-------- INPUT RECORDS

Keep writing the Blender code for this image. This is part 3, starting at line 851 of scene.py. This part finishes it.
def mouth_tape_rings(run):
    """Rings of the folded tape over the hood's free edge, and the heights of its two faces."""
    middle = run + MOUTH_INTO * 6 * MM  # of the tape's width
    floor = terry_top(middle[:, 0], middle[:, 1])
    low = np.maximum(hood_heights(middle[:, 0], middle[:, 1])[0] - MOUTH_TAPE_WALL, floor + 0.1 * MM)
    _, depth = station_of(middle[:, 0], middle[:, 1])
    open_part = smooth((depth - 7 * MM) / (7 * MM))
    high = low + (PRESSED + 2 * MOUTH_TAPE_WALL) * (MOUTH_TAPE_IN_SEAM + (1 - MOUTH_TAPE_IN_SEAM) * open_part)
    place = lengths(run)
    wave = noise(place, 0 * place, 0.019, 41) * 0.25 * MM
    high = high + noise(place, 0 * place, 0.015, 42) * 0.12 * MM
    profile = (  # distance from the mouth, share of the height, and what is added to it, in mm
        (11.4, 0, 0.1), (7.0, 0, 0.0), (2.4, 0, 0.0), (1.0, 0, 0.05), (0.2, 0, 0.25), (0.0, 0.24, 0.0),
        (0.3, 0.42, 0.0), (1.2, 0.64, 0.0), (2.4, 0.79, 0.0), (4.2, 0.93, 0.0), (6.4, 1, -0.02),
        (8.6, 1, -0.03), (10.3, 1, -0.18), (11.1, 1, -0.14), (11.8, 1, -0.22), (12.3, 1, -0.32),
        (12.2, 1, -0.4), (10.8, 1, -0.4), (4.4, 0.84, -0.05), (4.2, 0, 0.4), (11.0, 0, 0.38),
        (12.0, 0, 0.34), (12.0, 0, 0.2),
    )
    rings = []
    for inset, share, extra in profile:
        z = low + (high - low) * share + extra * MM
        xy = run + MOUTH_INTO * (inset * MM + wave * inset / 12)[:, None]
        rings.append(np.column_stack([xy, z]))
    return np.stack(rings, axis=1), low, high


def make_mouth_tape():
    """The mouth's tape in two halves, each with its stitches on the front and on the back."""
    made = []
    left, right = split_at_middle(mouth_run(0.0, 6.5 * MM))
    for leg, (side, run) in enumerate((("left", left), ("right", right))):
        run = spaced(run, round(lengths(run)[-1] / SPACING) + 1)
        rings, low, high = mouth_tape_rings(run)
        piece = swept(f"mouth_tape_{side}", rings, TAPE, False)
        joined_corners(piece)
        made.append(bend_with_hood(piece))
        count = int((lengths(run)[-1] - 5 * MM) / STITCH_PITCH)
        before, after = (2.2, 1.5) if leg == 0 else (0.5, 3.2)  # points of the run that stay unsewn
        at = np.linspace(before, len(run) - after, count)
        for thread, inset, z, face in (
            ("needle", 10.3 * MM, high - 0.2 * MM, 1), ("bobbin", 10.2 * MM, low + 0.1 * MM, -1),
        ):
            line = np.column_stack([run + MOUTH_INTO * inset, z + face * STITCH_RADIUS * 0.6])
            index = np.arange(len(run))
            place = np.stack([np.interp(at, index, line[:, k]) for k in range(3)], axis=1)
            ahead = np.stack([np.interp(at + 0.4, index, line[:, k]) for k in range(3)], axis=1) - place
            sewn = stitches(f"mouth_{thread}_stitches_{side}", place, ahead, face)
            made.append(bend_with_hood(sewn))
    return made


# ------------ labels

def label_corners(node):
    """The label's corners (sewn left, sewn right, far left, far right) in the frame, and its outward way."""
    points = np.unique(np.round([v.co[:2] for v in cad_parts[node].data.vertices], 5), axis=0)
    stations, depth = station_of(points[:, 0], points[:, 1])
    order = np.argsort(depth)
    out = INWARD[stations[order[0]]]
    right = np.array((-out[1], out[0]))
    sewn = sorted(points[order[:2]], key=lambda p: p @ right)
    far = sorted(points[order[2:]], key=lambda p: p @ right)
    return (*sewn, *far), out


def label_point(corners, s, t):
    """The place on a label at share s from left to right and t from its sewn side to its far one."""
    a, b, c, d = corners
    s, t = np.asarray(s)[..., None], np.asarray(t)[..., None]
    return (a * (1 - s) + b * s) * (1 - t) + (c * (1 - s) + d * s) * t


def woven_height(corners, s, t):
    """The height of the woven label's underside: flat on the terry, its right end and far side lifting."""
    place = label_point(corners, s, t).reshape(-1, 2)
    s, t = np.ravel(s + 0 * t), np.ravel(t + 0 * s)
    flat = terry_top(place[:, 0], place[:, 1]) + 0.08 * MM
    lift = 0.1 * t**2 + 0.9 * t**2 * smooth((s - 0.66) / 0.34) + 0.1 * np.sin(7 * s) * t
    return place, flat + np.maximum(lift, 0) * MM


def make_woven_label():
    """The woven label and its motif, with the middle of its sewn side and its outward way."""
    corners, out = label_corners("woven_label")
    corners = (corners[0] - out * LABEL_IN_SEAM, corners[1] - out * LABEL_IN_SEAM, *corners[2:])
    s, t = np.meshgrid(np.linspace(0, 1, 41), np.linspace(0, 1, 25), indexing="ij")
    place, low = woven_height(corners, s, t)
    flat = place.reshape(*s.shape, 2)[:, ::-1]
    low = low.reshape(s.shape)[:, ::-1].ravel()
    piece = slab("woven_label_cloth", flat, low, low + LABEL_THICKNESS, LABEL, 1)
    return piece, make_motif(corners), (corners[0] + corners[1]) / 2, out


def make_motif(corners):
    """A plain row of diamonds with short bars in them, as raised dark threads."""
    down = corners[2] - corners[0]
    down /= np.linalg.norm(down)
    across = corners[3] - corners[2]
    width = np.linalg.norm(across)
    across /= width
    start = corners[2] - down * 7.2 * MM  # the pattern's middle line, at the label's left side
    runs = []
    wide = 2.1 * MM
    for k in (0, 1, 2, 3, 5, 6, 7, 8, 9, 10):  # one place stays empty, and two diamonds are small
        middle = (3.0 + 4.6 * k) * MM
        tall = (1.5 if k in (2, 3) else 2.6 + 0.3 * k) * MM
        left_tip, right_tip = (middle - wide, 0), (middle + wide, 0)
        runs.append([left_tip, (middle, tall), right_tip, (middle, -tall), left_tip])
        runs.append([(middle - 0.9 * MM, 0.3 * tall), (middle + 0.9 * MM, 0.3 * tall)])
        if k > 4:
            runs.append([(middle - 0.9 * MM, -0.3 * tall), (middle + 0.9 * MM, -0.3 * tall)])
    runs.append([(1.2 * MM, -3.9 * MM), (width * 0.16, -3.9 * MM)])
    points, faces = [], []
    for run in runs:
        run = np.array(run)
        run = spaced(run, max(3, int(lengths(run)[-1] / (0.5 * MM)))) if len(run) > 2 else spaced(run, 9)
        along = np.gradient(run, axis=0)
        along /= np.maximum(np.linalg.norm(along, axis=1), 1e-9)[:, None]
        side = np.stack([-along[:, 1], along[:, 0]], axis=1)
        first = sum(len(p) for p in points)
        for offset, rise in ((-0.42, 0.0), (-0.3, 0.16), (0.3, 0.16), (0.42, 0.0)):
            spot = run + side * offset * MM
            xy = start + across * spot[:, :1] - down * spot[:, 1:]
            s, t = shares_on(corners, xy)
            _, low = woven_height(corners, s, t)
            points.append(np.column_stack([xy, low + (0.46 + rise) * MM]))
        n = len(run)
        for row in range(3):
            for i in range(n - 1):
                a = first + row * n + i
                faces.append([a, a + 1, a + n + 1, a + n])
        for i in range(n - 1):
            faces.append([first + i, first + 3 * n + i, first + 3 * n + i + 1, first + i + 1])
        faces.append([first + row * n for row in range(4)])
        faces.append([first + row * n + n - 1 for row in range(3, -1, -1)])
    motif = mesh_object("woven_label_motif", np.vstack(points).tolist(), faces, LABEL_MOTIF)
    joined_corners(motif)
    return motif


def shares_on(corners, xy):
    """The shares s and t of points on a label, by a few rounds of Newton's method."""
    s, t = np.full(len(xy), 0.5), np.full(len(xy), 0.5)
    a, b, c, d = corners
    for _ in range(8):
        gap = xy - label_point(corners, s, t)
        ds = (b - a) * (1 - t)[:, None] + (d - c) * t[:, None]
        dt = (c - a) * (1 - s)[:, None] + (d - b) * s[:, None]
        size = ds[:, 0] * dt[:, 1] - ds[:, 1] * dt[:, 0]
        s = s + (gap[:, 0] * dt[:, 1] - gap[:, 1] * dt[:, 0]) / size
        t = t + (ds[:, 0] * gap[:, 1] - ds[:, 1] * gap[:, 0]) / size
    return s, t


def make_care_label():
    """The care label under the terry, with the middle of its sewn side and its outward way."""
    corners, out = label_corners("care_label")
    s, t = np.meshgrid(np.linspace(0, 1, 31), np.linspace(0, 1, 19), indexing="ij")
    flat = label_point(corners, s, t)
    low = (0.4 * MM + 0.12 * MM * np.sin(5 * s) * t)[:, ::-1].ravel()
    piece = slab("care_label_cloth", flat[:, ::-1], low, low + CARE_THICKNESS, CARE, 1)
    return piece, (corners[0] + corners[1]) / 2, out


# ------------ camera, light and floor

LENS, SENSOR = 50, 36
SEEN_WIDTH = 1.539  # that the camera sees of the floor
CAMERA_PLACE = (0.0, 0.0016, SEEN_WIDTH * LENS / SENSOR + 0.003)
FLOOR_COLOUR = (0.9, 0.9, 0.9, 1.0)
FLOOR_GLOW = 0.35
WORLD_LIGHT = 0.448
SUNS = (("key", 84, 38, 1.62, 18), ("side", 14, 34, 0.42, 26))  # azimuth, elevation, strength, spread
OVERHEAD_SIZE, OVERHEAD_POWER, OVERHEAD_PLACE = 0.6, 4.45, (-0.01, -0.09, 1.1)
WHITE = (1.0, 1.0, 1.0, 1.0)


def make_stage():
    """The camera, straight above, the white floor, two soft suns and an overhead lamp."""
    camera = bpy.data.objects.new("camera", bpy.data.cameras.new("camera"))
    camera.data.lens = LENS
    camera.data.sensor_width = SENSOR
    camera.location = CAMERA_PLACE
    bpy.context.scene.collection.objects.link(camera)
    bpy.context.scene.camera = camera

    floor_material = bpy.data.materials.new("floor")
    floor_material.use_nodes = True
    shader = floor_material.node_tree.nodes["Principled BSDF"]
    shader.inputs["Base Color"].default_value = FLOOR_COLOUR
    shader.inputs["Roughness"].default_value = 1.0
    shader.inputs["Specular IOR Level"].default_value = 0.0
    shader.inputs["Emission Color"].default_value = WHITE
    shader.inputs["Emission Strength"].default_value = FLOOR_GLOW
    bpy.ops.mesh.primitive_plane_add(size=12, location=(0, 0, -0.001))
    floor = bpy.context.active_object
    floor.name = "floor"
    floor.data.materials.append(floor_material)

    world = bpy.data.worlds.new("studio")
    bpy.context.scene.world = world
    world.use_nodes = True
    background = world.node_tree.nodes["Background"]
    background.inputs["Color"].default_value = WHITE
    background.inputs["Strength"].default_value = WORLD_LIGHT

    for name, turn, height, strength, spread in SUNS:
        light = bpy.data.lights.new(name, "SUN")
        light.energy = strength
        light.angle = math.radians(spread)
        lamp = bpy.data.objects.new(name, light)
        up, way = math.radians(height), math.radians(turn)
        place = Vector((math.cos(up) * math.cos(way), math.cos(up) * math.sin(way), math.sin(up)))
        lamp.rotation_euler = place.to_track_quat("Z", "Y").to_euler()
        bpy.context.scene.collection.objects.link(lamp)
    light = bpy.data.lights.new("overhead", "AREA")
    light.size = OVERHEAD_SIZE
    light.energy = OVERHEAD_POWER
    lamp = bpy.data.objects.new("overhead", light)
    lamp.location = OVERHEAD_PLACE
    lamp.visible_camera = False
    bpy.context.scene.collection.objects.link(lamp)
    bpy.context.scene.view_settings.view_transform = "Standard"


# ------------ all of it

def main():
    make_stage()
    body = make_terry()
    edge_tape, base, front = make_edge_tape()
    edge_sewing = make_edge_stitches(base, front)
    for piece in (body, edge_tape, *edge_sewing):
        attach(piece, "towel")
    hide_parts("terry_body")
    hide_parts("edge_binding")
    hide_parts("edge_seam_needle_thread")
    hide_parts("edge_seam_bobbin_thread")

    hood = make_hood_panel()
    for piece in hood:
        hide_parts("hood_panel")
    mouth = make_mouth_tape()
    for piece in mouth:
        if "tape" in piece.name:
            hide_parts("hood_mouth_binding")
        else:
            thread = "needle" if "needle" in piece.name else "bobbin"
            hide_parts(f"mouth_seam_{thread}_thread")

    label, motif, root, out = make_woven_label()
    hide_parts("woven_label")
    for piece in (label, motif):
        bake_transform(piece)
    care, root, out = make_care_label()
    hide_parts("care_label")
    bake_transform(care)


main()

----------------
-------- INPUT RECORDS

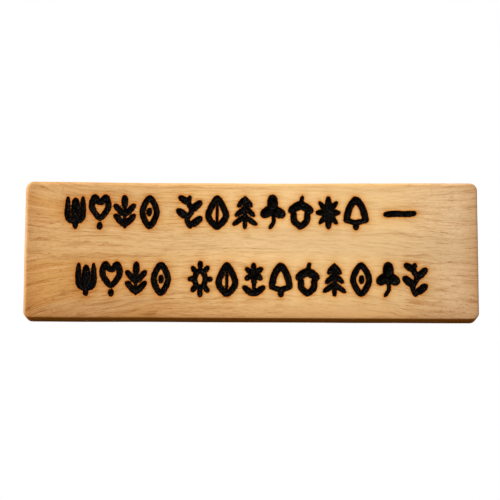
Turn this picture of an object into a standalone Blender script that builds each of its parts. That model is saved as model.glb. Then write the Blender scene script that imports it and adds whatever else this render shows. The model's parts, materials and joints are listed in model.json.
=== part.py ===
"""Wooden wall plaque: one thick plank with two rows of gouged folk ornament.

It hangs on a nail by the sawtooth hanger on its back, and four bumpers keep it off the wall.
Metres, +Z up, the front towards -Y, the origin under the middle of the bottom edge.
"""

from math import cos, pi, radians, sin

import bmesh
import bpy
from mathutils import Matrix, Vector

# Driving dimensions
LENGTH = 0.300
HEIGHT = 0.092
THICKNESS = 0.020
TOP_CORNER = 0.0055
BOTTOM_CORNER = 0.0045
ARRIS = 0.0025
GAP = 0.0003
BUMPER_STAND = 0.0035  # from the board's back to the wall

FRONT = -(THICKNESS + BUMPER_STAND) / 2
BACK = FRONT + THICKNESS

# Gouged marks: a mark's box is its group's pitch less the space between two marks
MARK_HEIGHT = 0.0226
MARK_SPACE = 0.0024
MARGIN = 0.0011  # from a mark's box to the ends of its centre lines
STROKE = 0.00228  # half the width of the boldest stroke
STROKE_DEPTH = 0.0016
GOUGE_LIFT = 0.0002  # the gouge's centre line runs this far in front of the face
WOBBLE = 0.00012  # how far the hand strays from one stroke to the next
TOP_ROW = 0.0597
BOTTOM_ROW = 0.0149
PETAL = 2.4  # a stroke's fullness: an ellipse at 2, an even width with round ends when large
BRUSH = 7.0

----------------

YOUR OBJECTIVE: Output exactly one stretch of the listing: from the line containing "Turn this picture" through the line containing "BRUSH = 7.0", both end lines included.

RESULT OF THE TASK:
Turn this picture of an object into a standalone Blender script that builds each of its parts. That model is saved as model.glb. Then write the Blender scene script that imports it and adds whatever else this render shows. The model's parts, materials and joints are listed in model.json.
=== part.py ===
"""Wooden wall plaque: one thick plank with two rows of gouged folk ornament.

It hangs on a nail by the sawtooth hanger on its back, and four bumpers keep it off the wall.
Metres, +Z up, the front towards -Y, the origin under the middle of the bottom edge.
"""

from math import cos, pi, radians, sin

import bmesh
import bpy
from mathutils import Matrix, Vector

# Driving dimensions
LENGTH = 0.300
HEIGHT = 0.092
THICKNESS = 0.020
TOP_CORNER = 0.0055
BOTTOM_CORNER = 0.0045
ARRIS = 0.0025
GAP = 0.0003
BUMPER_STAND = 0.0035  # from the board's back to the wall

FRONT = -(THICKNESS + BUMPER_STAND) / 2
BACK = FRONT + THICKNESS

# Gouged marks: a mark's box is its group's pitch less the space between two marks
MARK_HEIGHT = 0.0226
MARK_SPACE = 0.0024
MARGIN = 0.0011  # from a mark's box to the ends of its centre lines
STROKE = 0.00228  # half the width of the boldest stroke
STROKE_DEPTH = 0.0016
GOUGE_LIFT = 0.0002  # the gouge's centre line runs this far in front of the face
WOBBLE = 0.00012  # how far the hand strays from one stroke to the next
TOP_ROW = 0.0597
BOTTOM_ROW = 0.0149
PETAL = 2.4  # a stroke's fullness: an ellipse at 2, an even width with round ends when large
BRUSH = 7.0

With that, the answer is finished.